Note that none of these calls increment flow_cache_genid.
Some time later xfrm_lookup() is called (in my case it happened in softirq
context). flow_cache_lookup() returns policy from the flow cache (i.e.
resolver xfrm_policy_lookup() is NOT called) and this policy happens to be
the one previously killed (i.e. dead == 1). This will cause infinite loop
in xfrm_lookup().
Attached patch is against recent 2.6 BK, although I debugged this problem
on 2.4 + IPSec backport. From quick look 2.6 still needs this fix (but I
couldn't test 2.6 on our hw).
Also, I think xfrm_sk_policy_insert() doesn't require similar change, but
I'm not 100% sure. Could IPSec gurus confirm this?
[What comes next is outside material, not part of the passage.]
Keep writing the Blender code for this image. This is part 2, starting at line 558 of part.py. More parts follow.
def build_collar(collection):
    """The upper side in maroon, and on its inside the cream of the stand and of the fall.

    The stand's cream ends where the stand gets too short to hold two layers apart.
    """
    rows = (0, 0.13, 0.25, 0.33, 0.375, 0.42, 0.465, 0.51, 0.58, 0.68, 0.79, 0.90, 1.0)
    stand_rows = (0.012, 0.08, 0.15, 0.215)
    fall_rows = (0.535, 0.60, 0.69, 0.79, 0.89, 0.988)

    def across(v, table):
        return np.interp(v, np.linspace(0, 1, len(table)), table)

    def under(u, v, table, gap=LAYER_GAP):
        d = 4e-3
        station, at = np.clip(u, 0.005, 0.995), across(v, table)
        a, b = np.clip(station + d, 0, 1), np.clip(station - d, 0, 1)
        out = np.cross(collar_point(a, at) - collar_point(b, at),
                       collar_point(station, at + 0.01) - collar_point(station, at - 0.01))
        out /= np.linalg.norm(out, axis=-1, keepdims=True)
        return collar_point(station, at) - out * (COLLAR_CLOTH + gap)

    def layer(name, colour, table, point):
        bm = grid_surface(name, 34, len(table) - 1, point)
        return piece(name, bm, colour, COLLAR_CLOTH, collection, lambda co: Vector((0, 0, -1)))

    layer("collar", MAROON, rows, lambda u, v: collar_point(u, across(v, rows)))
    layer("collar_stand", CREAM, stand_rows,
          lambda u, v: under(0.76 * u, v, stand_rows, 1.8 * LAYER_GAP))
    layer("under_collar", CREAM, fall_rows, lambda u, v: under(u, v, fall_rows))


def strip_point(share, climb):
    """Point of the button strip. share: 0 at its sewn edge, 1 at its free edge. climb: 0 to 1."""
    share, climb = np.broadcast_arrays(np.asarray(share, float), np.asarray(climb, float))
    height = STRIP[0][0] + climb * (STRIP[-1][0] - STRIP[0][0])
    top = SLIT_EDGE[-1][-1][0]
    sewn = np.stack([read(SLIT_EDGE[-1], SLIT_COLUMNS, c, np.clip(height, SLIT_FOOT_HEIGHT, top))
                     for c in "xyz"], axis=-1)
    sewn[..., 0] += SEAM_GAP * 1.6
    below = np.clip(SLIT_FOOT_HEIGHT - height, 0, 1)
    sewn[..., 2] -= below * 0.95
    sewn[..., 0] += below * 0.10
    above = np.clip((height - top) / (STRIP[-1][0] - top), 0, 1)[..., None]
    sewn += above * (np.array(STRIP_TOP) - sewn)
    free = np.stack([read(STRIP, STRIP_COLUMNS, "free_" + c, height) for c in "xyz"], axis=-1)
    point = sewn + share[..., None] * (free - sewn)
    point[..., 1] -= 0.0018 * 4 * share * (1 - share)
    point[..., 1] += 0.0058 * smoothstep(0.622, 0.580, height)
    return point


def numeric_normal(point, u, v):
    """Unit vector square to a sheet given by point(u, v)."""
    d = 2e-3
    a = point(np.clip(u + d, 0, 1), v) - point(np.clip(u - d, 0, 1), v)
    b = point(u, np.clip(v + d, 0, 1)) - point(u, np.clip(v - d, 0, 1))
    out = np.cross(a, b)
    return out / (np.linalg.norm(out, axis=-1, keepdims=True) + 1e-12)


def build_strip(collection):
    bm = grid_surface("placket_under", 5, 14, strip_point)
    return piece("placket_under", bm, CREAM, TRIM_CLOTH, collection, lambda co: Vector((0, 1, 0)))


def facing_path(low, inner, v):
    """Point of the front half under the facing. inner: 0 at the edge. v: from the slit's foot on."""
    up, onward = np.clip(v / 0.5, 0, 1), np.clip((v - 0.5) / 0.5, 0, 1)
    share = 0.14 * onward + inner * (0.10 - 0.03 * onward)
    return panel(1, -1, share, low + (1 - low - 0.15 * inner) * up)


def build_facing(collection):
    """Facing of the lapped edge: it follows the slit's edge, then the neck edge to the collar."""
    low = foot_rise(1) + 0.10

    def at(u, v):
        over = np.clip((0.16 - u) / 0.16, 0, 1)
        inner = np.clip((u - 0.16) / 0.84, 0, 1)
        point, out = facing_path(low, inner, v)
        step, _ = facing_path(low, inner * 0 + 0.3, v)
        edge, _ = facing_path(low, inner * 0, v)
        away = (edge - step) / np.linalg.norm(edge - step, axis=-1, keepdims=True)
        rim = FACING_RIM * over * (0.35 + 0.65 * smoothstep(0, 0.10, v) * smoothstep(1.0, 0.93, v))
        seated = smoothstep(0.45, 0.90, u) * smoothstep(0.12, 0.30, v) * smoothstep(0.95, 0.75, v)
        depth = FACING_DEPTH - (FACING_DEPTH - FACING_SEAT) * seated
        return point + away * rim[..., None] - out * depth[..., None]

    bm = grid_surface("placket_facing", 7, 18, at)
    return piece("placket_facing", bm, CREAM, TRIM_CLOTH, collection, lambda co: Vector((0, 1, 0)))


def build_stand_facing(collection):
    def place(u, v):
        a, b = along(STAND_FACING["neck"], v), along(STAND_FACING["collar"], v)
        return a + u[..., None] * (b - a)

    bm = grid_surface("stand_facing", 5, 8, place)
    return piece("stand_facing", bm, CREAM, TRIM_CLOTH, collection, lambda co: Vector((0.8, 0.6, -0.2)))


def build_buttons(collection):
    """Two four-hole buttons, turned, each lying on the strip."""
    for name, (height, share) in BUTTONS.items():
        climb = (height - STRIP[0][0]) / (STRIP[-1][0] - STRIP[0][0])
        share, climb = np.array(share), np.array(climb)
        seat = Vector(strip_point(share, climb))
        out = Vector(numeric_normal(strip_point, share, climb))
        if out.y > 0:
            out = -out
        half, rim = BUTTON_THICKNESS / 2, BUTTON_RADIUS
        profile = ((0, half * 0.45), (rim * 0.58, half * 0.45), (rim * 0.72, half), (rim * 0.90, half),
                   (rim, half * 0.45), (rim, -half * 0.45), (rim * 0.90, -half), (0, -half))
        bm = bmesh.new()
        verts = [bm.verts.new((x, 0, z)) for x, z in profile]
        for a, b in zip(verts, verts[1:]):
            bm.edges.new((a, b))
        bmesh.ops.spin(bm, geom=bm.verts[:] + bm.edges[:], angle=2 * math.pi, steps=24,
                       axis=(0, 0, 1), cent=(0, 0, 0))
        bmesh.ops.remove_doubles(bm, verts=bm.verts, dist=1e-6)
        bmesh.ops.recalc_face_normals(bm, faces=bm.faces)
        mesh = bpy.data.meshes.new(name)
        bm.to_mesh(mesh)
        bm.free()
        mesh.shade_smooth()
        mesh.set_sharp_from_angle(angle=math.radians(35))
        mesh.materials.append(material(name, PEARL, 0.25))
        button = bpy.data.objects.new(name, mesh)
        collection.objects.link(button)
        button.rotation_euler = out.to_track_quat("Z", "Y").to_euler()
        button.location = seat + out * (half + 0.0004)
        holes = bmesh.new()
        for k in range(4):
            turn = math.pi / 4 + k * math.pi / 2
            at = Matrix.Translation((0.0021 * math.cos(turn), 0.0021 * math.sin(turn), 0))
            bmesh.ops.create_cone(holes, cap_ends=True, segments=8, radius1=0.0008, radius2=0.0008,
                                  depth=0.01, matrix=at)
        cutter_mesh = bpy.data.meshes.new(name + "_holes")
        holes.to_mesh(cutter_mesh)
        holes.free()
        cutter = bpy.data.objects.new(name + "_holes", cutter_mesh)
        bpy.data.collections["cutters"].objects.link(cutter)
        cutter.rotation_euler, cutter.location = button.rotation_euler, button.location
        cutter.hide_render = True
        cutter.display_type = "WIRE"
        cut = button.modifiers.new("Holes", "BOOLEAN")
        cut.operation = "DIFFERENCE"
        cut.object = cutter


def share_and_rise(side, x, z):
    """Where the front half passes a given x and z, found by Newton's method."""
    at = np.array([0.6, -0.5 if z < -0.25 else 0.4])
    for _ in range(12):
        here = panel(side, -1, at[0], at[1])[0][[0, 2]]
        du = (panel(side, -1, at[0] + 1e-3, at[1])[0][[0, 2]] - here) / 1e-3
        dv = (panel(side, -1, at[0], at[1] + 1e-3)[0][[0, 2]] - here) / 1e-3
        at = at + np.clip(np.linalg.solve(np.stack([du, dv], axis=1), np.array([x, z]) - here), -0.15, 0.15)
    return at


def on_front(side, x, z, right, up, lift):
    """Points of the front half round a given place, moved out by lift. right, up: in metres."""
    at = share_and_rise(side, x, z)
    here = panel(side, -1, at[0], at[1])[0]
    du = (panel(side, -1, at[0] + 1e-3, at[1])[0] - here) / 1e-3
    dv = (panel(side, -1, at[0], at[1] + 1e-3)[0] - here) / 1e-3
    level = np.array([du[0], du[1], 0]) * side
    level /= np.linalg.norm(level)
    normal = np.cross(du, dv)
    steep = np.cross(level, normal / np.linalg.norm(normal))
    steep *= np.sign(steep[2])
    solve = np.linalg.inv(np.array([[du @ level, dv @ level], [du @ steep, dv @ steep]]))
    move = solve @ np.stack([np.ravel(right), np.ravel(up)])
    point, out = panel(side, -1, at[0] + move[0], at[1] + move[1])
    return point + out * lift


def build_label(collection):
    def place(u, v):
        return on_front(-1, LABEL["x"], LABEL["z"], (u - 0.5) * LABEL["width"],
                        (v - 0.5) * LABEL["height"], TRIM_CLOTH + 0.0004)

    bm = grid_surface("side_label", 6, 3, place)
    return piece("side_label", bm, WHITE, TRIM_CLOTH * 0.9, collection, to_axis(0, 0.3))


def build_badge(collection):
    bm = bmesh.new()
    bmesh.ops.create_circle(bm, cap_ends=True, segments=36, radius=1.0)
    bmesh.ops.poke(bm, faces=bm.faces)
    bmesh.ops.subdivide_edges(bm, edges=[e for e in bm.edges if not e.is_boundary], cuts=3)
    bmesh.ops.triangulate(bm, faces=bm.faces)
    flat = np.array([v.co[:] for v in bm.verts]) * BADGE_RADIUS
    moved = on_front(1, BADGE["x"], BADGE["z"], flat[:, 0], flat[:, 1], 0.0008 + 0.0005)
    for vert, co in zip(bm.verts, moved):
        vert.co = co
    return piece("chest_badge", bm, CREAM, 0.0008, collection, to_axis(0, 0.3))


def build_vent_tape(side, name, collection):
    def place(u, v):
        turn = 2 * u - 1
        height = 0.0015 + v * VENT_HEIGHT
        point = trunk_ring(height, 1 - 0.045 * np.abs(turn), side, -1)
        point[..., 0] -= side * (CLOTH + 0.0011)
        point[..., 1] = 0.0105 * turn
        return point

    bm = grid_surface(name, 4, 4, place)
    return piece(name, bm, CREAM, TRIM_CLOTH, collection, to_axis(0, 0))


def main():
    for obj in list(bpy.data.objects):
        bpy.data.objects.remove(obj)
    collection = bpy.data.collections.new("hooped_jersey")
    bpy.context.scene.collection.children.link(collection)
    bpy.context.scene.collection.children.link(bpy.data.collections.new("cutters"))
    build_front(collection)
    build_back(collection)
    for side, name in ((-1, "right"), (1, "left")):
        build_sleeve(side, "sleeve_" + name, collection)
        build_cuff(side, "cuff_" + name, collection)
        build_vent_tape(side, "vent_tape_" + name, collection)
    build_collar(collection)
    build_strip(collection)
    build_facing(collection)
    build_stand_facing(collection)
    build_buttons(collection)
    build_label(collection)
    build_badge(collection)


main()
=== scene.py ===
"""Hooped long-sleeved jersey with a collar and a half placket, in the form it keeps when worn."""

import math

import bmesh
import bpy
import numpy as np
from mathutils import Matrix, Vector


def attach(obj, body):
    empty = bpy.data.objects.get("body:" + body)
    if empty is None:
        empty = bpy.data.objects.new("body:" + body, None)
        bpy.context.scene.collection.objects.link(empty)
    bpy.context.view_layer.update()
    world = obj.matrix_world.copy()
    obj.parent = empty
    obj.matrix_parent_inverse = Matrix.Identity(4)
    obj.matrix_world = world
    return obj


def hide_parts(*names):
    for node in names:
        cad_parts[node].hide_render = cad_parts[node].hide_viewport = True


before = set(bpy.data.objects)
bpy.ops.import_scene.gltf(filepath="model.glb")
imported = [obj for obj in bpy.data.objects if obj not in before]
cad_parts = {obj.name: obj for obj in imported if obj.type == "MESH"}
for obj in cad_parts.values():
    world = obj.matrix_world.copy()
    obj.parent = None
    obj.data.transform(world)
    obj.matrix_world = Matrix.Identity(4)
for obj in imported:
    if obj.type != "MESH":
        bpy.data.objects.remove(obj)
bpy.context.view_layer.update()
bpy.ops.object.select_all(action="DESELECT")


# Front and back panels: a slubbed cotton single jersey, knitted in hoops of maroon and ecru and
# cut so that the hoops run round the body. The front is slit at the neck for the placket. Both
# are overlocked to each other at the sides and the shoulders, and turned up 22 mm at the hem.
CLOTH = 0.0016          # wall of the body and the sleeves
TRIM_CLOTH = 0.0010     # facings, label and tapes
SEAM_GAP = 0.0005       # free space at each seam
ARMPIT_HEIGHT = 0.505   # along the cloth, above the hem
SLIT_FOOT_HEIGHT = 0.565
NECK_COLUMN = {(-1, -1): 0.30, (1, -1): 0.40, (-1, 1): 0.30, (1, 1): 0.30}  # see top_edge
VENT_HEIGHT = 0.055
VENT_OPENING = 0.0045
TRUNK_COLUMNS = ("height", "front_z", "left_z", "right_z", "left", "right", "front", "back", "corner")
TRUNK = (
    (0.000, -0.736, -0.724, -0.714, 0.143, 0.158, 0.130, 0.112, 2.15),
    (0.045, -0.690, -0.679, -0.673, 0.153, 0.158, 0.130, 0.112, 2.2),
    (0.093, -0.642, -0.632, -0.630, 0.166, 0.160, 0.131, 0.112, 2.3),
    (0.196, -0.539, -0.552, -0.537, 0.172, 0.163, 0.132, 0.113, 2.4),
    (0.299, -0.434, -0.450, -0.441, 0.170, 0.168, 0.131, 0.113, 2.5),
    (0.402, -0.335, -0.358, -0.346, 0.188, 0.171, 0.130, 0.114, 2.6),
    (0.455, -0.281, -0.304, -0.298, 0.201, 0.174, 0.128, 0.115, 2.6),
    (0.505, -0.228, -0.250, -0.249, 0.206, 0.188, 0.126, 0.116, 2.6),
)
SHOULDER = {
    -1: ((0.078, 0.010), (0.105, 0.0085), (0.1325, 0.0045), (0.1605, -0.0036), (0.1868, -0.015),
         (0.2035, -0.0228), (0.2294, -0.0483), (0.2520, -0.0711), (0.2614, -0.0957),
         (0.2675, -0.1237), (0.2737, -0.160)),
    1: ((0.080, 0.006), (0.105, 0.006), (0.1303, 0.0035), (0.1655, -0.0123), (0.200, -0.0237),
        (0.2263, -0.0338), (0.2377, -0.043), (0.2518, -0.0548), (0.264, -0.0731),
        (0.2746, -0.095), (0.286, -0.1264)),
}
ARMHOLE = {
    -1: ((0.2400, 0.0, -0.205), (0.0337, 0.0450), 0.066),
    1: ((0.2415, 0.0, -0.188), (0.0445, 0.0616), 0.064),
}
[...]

Signed-off-by: Eugene Surovegin <ebs@xxxxxxxxxxx>
===== net/xfrm/xfrm_policy.c 1.52 vs edited =====
--- 1.52/net/xfrm/xfrm_policy.c 2004-07-23 13:23:33 -07:00
+++ edited/net/xfrm/xfrm_policy.c 2004-08-04 18:18:45 -07:00
@@ -536,8 +536,10 @@
write_lock_bh(&xfrm_policy_lock);
pol = __xfrm_policy_unlink(pol, dir);
write_unlock_bh(&xfrm_policy_lock);
- if (pol)
+ if (pol){
+ atomic_inc(&flow_cache_genid);
xfrm_policy_kill(pol);
+ }
}
int xfrm_sk_policy_insert(struct sock *sk, int dir, struct xfrm_policy *pol)
|